Muhammad Ali throws a punch at Joe Frazier, right, in the 12th round at Madison Square Garden in 1974. (AP Photo)

Ali loved New York and especially loved fighting in the Garden.

"He loved to fight there, he loved New York, he loved the attention he got in New York," Arum said. "New York was a tremendously sophisticated city for boxing. They had a plethora of newspapers, every one had as boxing writer, so it was the place to fight."

Arum's most memorable fight at the Garden was the 1983 title bout between young, undefeated super welterweight champion Davey Moore and former champion Roberto Duran, one of the many superstars from that era that were handled by Top Rank.

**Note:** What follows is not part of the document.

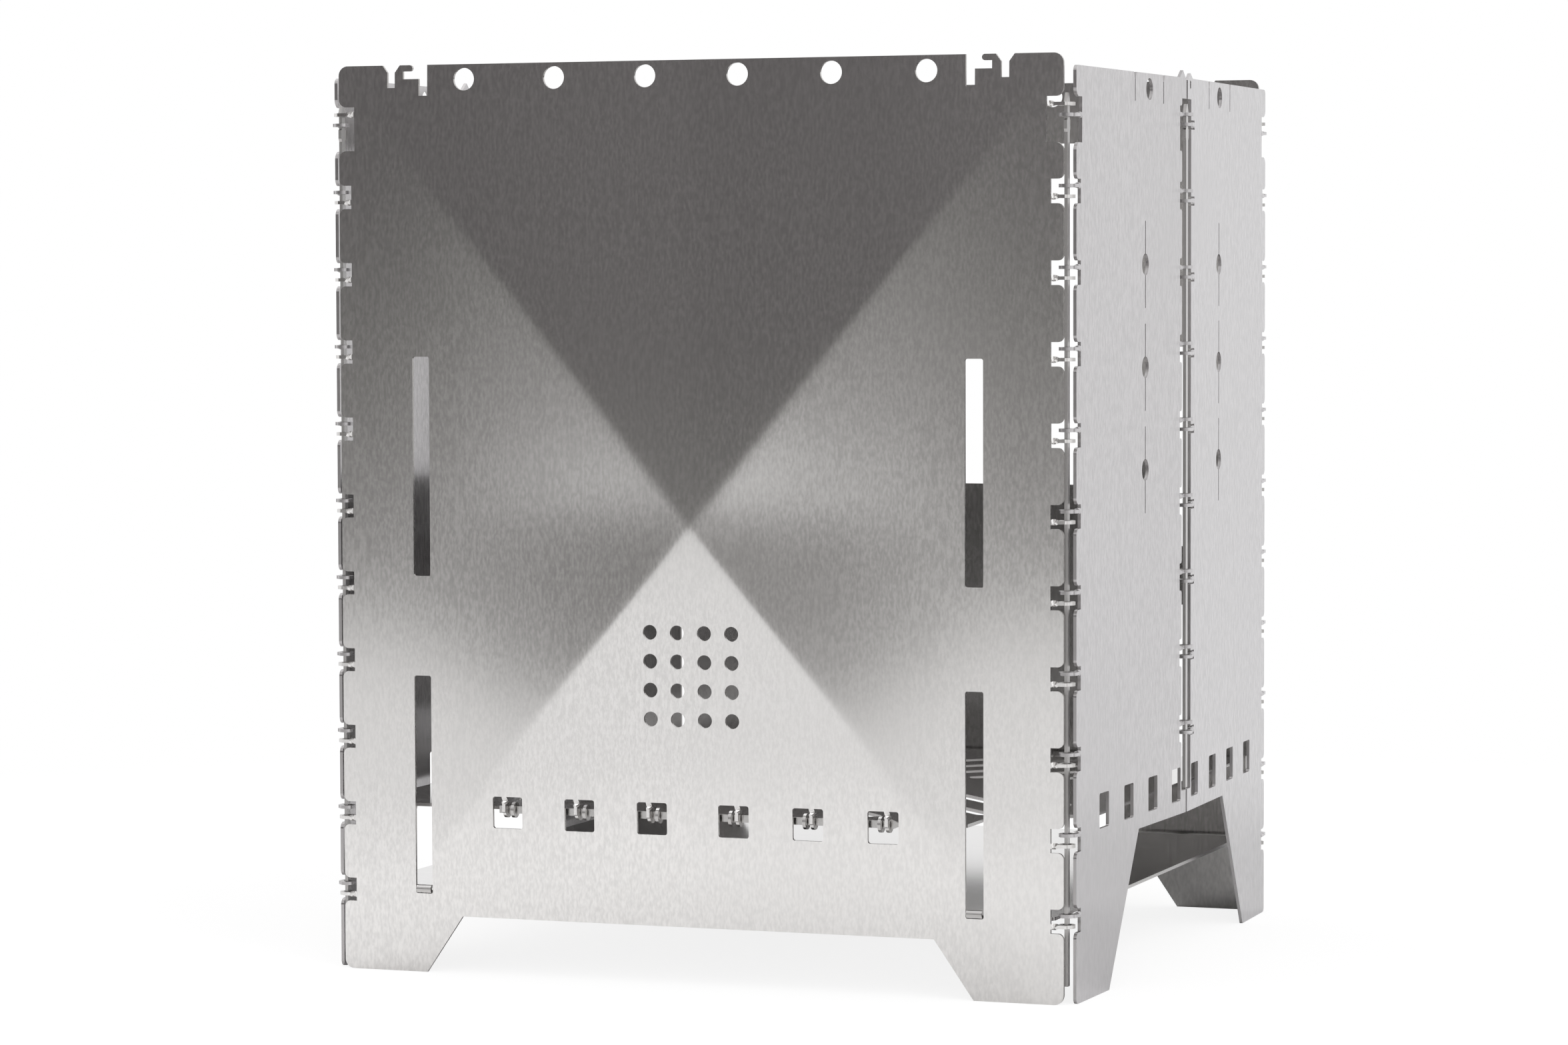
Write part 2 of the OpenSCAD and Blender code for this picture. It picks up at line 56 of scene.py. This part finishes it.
# White paper under the stove. It takes the stove's shadow, and goes over into the white
# of the studio between FADE_NEAR and FADE_FAR from the middle. FLOOR_WHITE is how much of
# the camera's view of it is plain white, which keeps the shadow faint
FLOOR_FRONT = 0.6
FLOOR_FAR = 1.6
FLOOR_WHITE = 0.85
FADE_NEAR = 0.2
FADE_FAR = 0.5
PAPER_SEEN = 1.16
PAPER_LIT = 0.8
PAPER_ROUGH = 0.5

# What the metal mirrors of the paper gets dimmer from the front of the stove to its back:
# a painted shade standing in for the stove's shadow on the paper
MIRROR_Y = (-0.15, 0.25)
MIRROR_PAINTED_SHADE = (1.12, 0.83)

# A dim grey card far in front of the stove, which only its metal mirrors. It gets
# lighter downwards, and ends below the height of the floor. Over CARD_TURN, to the
# right, its strength goes from CARD_SIDE below one to CARD_SIDE above it
CARD_Y = 8.0
CARD_LEFT = -14.0
CARD_RIGHT = 2.0
CARD_LOW = -0.58
CARD_TOP = 3.0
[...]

"Without any question or reservation, that was the most exciting, best fight I promoted in the Garden," Arum said. "The audience was nuts, it was a great fight. Duran had been suffering under the stigma of the "no mas" fight (with Sugar Ray Leonard), but pulled out it - he was a big underdog - gave the performance of his life and redeemed his name and helped make his career, which led to fights with (Marvin) Hagler, (Tommy) Hearns, Leonard again. He won the middleweight title from Iran Barkley down the road in one of the greats fights of all time, so it resurrected Duran's career."

Duran destroyed Moore that night, but could his career have ended if he had lost? "Not could have," Arum said, "it was over."

Moore met an unfortunate end five years later when his own vehicle ran over him in his driveway as he tried to stop it from rolling, killing him at age 28.

Arum, meanwhile went on to promote Hall of Famers Oscar De La Hoya, Ray "Boom-Boom" Mancini and many others at the Garden.

Sergio Martinez goes down after a punch from Miguel Cotto in the first round of WBC World Middleweight fight at Madison Square Garden in 2014. Photo by Noah K. Murray-Paste BN Sports)

He made Miguel Cotto one of the most popular boxers ever to fight there, staging eight Cotto victories there. Cotto's only loss at MSG came against Austin Trout in December 2012, but that was his only fight there that was not promoted by Arum.

"We early on recognized that with his popularity in Puerto Rico, we should bring him to the Garden at least once or twice a year, because of the Puerto Rican population there," Arum said.

"That's a similar reason why we're bringing Saturday's fight there, primarily because of Verdejo. We want to make Felix Verdejo the next Miguel Cotto."